> _YOUR INSTRUCTIONS_:
Return each line of the material verbatim.
* Start DATA EXTRACT *
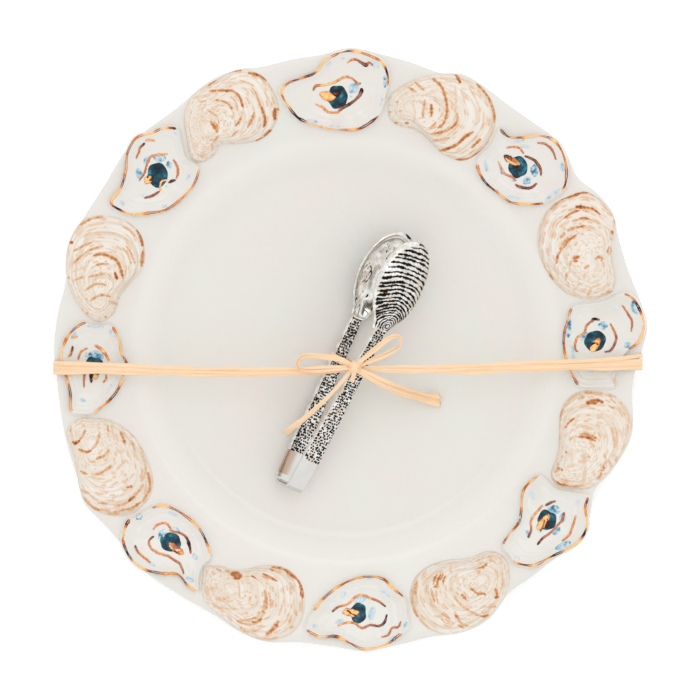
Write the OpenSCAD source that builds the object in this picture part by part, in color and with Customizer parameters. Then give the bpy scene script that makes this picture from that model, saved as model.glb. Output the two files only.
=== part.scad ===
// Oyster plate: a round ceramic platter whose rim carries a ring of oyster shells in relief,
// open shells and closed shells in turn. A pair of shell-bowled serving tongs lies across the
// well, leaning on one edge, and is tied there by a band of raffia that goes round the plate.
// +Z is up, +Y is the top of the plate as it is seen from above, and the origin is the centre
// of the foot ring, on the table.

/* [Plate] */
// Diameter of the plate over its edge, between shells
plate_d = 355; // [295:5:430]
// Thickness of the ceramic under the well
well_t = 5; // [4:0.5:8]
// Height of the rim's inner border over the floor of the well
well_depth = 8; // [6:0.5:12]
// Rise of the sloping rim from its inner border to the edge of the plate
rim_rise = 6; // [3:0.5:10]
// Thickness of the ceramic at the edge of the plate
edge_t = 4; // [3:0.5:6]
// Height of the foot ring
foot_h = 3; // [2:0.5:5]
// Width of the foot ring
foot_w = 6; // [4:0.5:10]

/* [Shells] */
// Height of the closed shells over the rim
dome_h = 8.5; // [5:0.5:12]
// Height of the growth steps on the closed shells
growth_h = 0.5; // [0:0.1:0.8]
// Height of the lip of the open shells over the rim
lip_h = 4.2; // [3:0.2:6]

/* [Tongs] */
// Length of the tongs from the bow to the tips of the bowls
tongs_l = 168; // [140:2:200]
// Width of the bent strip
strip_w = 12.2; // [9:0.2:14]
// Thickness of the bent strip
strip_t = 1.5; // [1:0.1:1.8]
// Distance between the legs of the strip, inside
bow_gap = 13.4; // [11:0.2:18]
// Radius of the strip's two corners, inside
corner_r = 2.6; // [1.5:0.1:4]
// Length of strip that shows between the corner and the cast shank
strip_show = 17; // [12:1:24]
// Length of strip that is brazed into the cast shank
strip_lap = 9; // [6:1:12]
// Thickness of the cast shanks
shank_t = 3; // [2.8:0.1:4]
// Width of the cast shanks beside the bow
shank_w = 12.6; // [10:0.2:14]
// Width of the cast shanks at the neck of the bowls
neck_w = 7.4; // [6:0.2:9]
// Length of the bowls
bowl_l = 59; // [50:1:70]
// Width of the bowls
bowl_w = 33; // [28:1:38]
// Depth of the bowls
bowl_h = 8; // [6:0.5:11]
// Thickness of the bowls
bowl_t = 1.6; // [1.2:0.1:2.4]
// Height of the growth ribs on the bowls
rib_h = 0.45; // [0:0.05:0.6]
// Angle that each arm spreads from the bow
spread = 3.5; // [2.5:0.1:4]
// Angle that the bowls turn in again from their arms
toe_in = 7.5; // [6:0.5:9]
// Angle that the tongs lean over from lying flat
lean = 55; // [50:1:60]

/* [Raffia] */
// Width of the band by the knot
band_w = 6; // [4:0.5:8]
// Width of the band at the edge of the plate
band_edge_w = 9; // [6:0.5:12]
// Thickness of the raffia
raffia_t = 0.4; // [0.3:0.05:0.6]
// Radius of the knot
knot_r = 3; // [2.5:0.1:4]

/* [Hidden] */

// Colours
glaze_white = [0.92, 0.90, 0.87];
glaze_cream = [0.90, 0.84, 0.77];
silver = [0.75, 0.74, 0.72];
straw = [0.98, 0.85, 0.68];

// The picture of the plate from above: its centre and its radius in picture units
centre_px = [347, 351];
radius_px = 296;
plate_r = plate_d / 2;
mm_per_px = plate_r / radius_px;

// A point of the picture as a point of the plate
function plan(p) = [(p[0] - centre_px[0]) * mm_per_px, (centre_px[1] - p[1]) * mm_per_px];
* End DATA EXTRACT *
> _IN RESPONSE_:
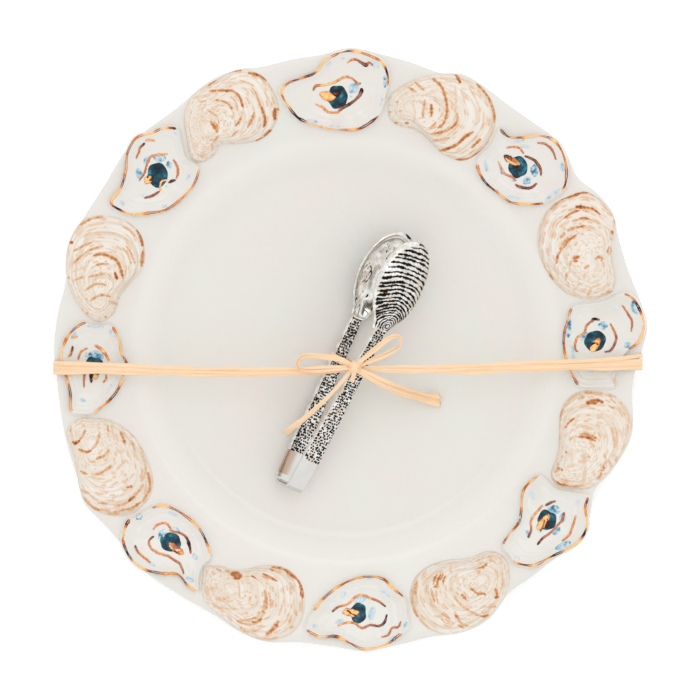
Write the OpenSCAD source that builds the object in this picture part by part, in color and with Customizer parameters. Then give the bpy scene script that makes this picture from that model, saved as model.glb. Output the two files only.
=== part.scad ===
// Oyster plate: a round ceramic platter whose rim carries a ring of oyster shells in relief,
// open shells and closed shells in turn. A pair of shell-bowled serving tongs lies across the
// well, leaning on one edge, and is tied there by a band of raffia that goes round the plate.
// +Z is up, +Y is the top of the plate as it is seen from above, and the origin is the centre
// of the foot ring, on the table.

/* [Plate] */
// Diameter of the plate over its edge, between shells
plate_d = 355; // [295:5:430]
// Thickness of the ceramic under the well
well_t = 5; // [4:0.5:8]
// Height of the rim's inner border over the floor of the well
well_depth = 8; // [6:0.5:12]
// Rise of the sloping rim from its inner border to the edge of the plate
rim_rise = 6; // [3:0.5:10]
// Thickness of the ceramic at the edge of the plate
edge_t = 4; // [3:0.5:6]
// Height of the foot ring
foot_h = 3; // [2:0.5:5]
// Width of the foot ring
foot_w = 6; // [4:0.5:10]

/* [Shells] */
// Height of the closed shells over the rim
dome_h = 8.5; // [5:0.5:12]
// Height of the growth steps on the closed shells
growth_h = 0.5; // [0:0.1:0.8]
// Height of the lip of the open shells over the rim
lip_h = 4.2; // [3:0.2:6]

/* [Tongs] */
// Length of the tongs from the bow to the tips of the bowls
tongs_l = 168; // [140:2:200]
// Width of the bent strip
strip_w = 12.2; // [9:0.2:14]
// Thickness of the bent strip
strip_t = 1.5; // [1:0.1:1.8]
// Distance between the legs of the strip, inside
bow_gap = 13.4; // [11:0.2:18]
// Radius of the strip's two corners, inside
corner_r = 2.6; // [1.5:0.1:4]
// Length of strip that shows between the corner and the cast shank
strip_show = 17; // [12:1:24]
// Length of strip that is brazed into the cast shank
strip_lap = 9; // [6:1:12]
// Thickness of the cast shanks
shank_t = 3; // [2.8:0.1:4]
// Width of the cast shanks beside the bow
shank_w = 12.6; // [10:0.2:14]
// Width of the cast shanks at the neck of the bowls
neck_w = 7.4; // [6:0.2:9]
// Length of the bowls
bowl_l = 59; // [50:1:70]
// Width of the bowls
bowl_w = 33; // [28:1:38]
// Depth of the bowls
bowl_h = 8; // [6:0.5:11]
// Thickness of the bowls
bowl_t = 1.6; // [1.2:0.1:2.4]
// Height of the growth ribs on the bowls
rib_h = 0.45; // [0:0.05:0.6]
// Angle that each arm spreads from the bow
spread = 3.5; // [2.5:0.1:4]
// Angle that the bowls turn in again from their arms
toe_in = 7.5; // [6:0.5:9]
// Angle that the tongs lean over from lying flat
lean = 55; // [50:1:60]

/* [Raffia] */
// Width of the band by the knot
band_w = 6; // [4:0.5:8]
// Width of the band at the edge of the plate
band_edge_w = 9; // [6:0.5:12]
// Thickness of the raffia
raffia_t = 0.4; // [0.3:0.05:0.6]
// Radius of the knot
knot_r = 3; // [2.5:0.1:4]

/* [Hidden] */

// Colours
glaze_white = [0.92, 0.90, 0.87];
glaze_cream = [0.90, 0.84, 0.77];
silver = [0.75, 0.74, 0.72];
straw = [0.98, 0.85, 0.68];

// The picture of the plate from above: its centre and its radius in picture units
centre_px = [347, 351];
radius_px = 296;
plate_r = plate_d / 2;
mm_per_px = plate_r / radius_px;

// A point of the picture as a point of the plate
function plan(p) = [(p[0] - centre_px[0]) * mm_per_px, (centre_px[1] - p[1]) * mm_per_px];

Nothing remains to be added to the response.